One of the biggest problems is slugs – where liquid or gas builds up in the well and comes out suddenly – instead of a continuous flow of liquid and gas mixed together, which is much easier to handle.

By manipulating the choke valve at the top of the riser according to the computer model, BP was able to keep the flow of oil and gas coming smoothly through the well and avoid slugs. “This mechanical calculation actually worked,” he said.

Data analytics

A growing area is data analytics services.

“These are already being used in oil refineries, to try to predict when components will fail,” he said. “But it is in its infancy in terms of reservoir.”

“That's an area that will really take off in the next few years.”

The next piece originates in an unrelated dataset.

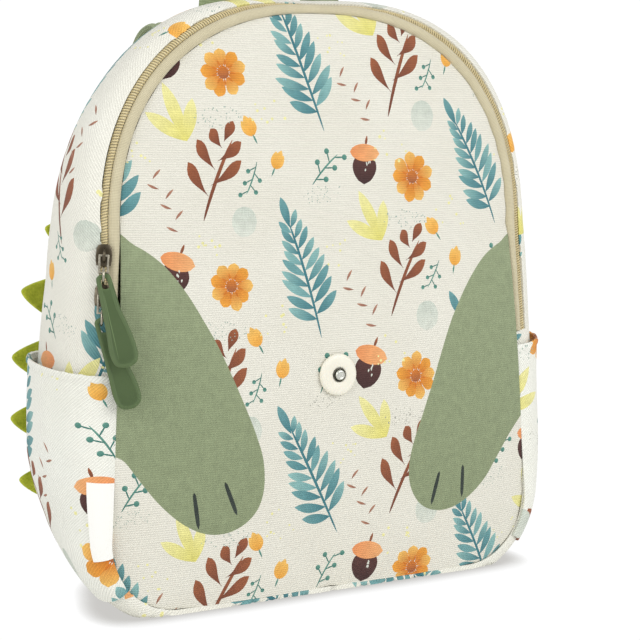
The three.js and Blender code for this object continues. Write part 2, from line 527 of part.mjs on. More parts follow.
for (const [word, side] of [['left', -1], ['right', 1]]) {
  const rows = [...Array(STRAP_ROWS + 1).keys()].map((k) => strapFrame(side, k / STRAP_ROWS));
  const face = (sign) => rows.map(({ middle, wide, out }, i) => STRAP_SECTION.map((k) => middle.clone()
    .addScaledVector(wide, (k * strapWidth(i / STRAP_ROWS)) / 2).addScaledVector(out, sign * padding(k))));
  add(`strap_${word}`, sheet(face(1), face(-1)), SAGE);

  // webbing from the strap's lower end to the bag's lower back seam
  const end = strapFrame(side, 1);
  const start = end.middle.clone().addScaledVector(end.down, 2 * CLEARANCE);
  const landing = V(side * WEBBING_END_X, backFaceAt(WEBBING_END_X - WEBBING_WIDTH / 2, WEBBING_END + WEBBING_THICKNESS) + CLEARANCE, WEBBING_END);
  const course = new THREE.CubicBezierCurve3(start, start.clone().addScaledVector(end.down, WEBBING_LEAVE), landing.clone().add(V(0, WEBBING_LAND, 0)), landing);
  const band = [...Array(9).keys()].map((k) => {
    const middle = course.getPoint(k / 8);
    const down = course.getTangent(k / 8);
    const wide = V(1, 0, 0).addScaledVector(down, -down.x).normalize();
    return { middle, wide, out: wide.clone().cross(down) };
  });
  const flat = (sign) => band.map(({ middle, wide, out }) => [-0.5, 0.5].map((k) => middle.clone()
    .addScaledVector(wide, k * WEBBING_WIDTH).addScaledVector(out, (sign * WEBBING_THICKNESS) / 2)));
  add(`strap_webbing_${word}`, sheet(flat(1), flat(-1)), SAGE);

  // fins, sewn to the strap's outer edge
  const firstFin = strapShareAt(FIN_TOP);
  const lastFin = 1 - ((FIN_BASE * FIN_SIZES[(FIN_COUNT - 1) % FIN_SIZES.length]) / 2 + FIN_END_ROOM) / strapLength;
  for (let k = 0; k < FIN_COUNT; k++) {
    const share = lerp(firstFin, lastFin, k / (FIN_COUNT - 1));
    const size = FIN_SIZES[k % FIN_SIZES.length];
    const half = (FIN_BASE * size) / 2;
    const reach = FIN_REACH * size;
    const edge = (at) => {
      const { middle, wide } = strapFrame(side, at);
      return middle.clone().addScaledVector(wide, (side * strapWidth(at)) / 2);
    };
    const ends = [edge(share - half / strapLength), edge(share + half / strapLength)];
    const down = ends[1].clone().sub(ends[0]).normalize();
    const { wide } = strapFrame(side, share);
    const outer = wide.clone().multiplyScalar(side).addScaledVector(down, -side * wide.dot(down)).normalize();
    const root = edge(share);
    root.addScaledVector(outer, Math.max(0, ends[0].clone().sub(root).dot(outer)) + CLEARANCE + FIN_SEAT);
    const shape = new THREE.Shape();
    shape.moveTo(-half, 0);
    shape.bezierCurveTo(-half * 0.7, reach * 0.45, -half * 0.35, reach * 0.85, -half * 0.12, reach * 0.97);
    shape.quadraticCurveTo(0, reach * 1.03, half * 0.12, reach * 0.97);
    shape.bezierCurveTo(half * 0.4, reach * 0.85, half * 0.75, reach * 0.45, half, 0);
    const fin = new THREE.ExtrudeGeometry(shape, { depth: FIN_THICKNESS, bevelEnabled: false, curveSegments: 3 })
      .translate(0, 0, -FIN_THICKNESS / 2);
    const normal = down.clone().cross(outer);
    add(`fin_${word}_${k + 1}`, fin, FELT, new THREE.Matrix4().makeBasis(down, outer, normal).setPosition(root));
  }
}

// Carrying handle: a flat band sewn to the top of the back, which twists a quarter turn up to its crown
const loopZ = BACK_TOP - LOOP_DROP;
const loopY = backFaceAt((LOOP_SPAN - LOOP_WIDTH) / 2, loopZ) + CLEARANCE + LOOP_THICKNESS / 2;
const loopCourse = new THREE.CatmullRomCurve3([
  [-0.5, 0, 0], [-0.5, LOOP_FOOT, 0], [-0.38, LOOP_FOOT, 0.7], [0, LOOP_FOOT, 1],
  [0.38, LOOP_FOOT, 0.7], [0.5, LOOP_FOOT, 0], [0.5, 0, 0],
].map(([side, foot, rise]) => V(side * LOOP_SPAN, loopY, loopZ + foot + rise * LOOP_RISE)), false, 'centripetal');
const LOOP_ROWS = 30;
const loopRows = [...Array(LOOP_ROWS + 1).keys()].map((k) => {
  const middle = loopCourse.getPointAt(k / LOOP_ROWS);
  const along = loopCourse.getTangentAt(k / LOOP_ROWS);
  const turn = Math.PI * THREE.MathUtils.smoothstep(k / LOOP_ROWS, 0.18, 0.82);
  const wide = V(Math.cos(turn), Math.sin(turn), 0);
  wide.addScaledVector(along, -wide.dot(along)).normalize();
  return { middle, wide, out: along.clone().cross(wide) };
});
const loopFace = (sign) => loopRows.map(({ middle, wide, out }) => [-0.5, 0.5].map((k) => middle.clone()
  .addScaledVector(wide, k * LOOP_WIDTH).addScaledVector(out, (sign * LOOP_THICKNESS) / 2)));
add('haul_loop', sheet(loopFace(-1), loopFace(1)), SAGE);

export default group;
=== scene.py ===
# A small child's backpack in printed canvas, standing on its base and zipped shut.
import math
import random

import bmesh
import bpy
import numpy as np
from mathutils import Matrix, Vector
from mathutils.geometry import delaunay_2d_cdt


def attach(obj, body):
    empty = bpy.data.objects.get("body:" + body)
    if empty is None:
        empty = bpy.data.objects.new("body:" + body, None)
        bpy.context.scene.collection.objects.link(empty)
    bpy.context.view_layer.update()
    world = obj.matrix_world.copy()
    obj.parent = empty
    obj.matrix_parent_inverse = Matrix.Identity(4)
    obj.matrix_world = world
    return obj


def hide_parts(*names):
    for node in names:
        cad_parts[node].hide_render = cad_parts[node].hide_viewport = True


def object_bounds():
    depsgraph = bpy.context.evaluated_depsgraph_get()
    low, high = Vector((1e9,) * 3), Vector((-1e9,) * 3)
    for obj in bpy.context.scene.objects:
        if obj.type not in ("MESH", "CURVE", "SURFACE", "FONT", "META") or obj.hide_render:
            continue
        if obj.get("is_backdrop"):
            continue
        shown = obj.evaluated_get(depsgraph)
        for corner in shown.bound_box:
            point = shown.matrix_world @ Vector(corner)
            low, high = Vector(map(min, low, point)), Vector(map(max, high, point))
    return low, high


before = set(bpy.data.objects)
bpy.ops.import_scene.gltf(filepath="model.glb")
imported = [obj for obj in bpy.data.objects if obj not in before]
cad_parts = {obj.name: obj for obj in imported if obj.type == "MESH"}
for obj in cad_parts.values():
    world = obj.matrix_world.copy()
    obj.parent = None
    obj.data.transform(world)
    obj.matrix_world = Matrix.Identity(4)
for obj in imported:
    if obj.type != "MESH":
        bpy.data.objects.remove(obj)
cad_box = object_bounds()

MM = 0.001


def linear(red, green, blue):
    """A colour as seen on a screen, 0 to 255, as Blender's light values."""
    return tuple(c / 12.92 if c <= 0.04045 else ((c + 0.055) / 1.055) ** 2.4
                 for c in (red / 255, green / 255, blue / 255))


def placed(x_axis, y_axis, z_axis, origin):
    """A placing from three axes and an origin in millimetres."""
    place = Matrix((x_axis, y_axis, z_axis)).transposed().to_4x4()
    place.translation = Vector(origin) * MM
    return place


class Surface:
    """A material, with short ways to add its shader's nodes and to wire them."""

    def __init__(self, name, roughness, **sockets):
        self.material = bpy.data.materials.new(name)
        self.material.use_nodes = True
        self.tree = self.material.node_tree
        self.shader = self.tree.nodes["Principled BSDF"]
        for socket, value in {"Roughness": roughness, **sockets}.items():
            self.shader.inputs[socket.replace("_", " ")].default_value = value

    def node(self, kind, inputs=None, out=0, **settings):
        """Adds a node, its inputs being values or other nodes' outputs, and gives one output."""
        made = self.tree.nodes.new("ShaderNode" + kind)
        for key, value in settings.items():
            setattr(made, key, value)
        for key, value in (inputs or {}).items():
            if isinstance(value, bpy.types.NodeSocket):
                self.tree.links.new(value, made.inputs[key])
            else:
                made.inputs[key].default_value = value
        return made.outputs[out]

    def place(self):
        """Object coordinates."""
        return self.node("TexCoord", out=3)

    def sheet(self, layer="cloth"):
        return self.node("UVMap", uv_map=layer)

    def mapped(self, where, **change):
        return self.node("Mapping", {"Vector": where, **change})

    def noise(self, where, scale, detail=2.0, **more):
        return self.node("TexNoise", {"Vector": where, "Scale": scale, "Detail": detail, **more})

    def bands(self, where, scale, distortion, axis, detail=2.0, detail_scale=1.0):
        inputs = {"Vector": where, "Scale": scale, "Distortion": distortion, "Detail": detail,
                  "Detail Scale": detail_scale}
        return self.node("TexWave", inputs, out=1, wave_type="BANDS", bands_direction=axis)

    def work(self, operation, *values):
        return self.node("Math", dict(enumerate(values)), operation=operation)

    def span(self, value, low=0.0, high=1.0, to_low=0.0, to_high=1.0):
        return self.node("MapRange", {0: value, 1: low, 2: high, 3: to_low, 4: to_high})

    def mix(self, factor, low, high):
        """A colour between two, which are colours or other nodes' outputs."""
        ends = [end if isinstance(end, bpy.types.NodeSocket) else (*end, 1) for end in (low, high)]
        return self.node("Mix", {"Factor": factor, 6: ends[0], 7: ends[1]}, out=2, data_type="RGBA")

    def bump(self, strength, depth, height):
        return self.node("Bump", {"Strength": strength, "Distance": depth * MM, "Height": height})

    def wire(self, **links):
        """Wires outputs to the shader's own sockets and gives the material."""
        for socket, value in links.items():
            self.tree.links.new(value, self.shader.inputs[socket.replace("_", " ")])
        return self.material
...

“There's a tsunami of data coming now, how does one manage one's way through that smartly?”

One of the things we're doing that we find very valuable is using data about historical performance to bound future performance and to make business decisions,” he said.

“So for example, we can look at our pipeline and how measurements of wall thickness over time and how corrosion takes place - and use that to make empirical physics calculations as opposed to theoretical physics calculations.”

“Another type is to use drilling parameters and try to analyse in real time what your drilling parameters are and try to predict when the bit might fail, and then choose when you trip out of the hole rather than let it happen to you.”

Data analytics could be useful to analyse data from neighboring wells and try to work out how they might be connected underground.

People

The biggest challenges with this kind of technology is usually connected to people. “Its 80 per cent about people, 15 per cent about processes and 5 per cent about technology,” he said.

“When you have a brownfield - eg forties field that's been running for a long time people have been working on it for a certain time in a certain way - the behavioural change aspects to that are far greater than for when you have a new field in a new environment with a new workforce and they start working like that from day 1,” he said.

This means that it can be easier to install digital oilfield technology on new fields rather than older ones.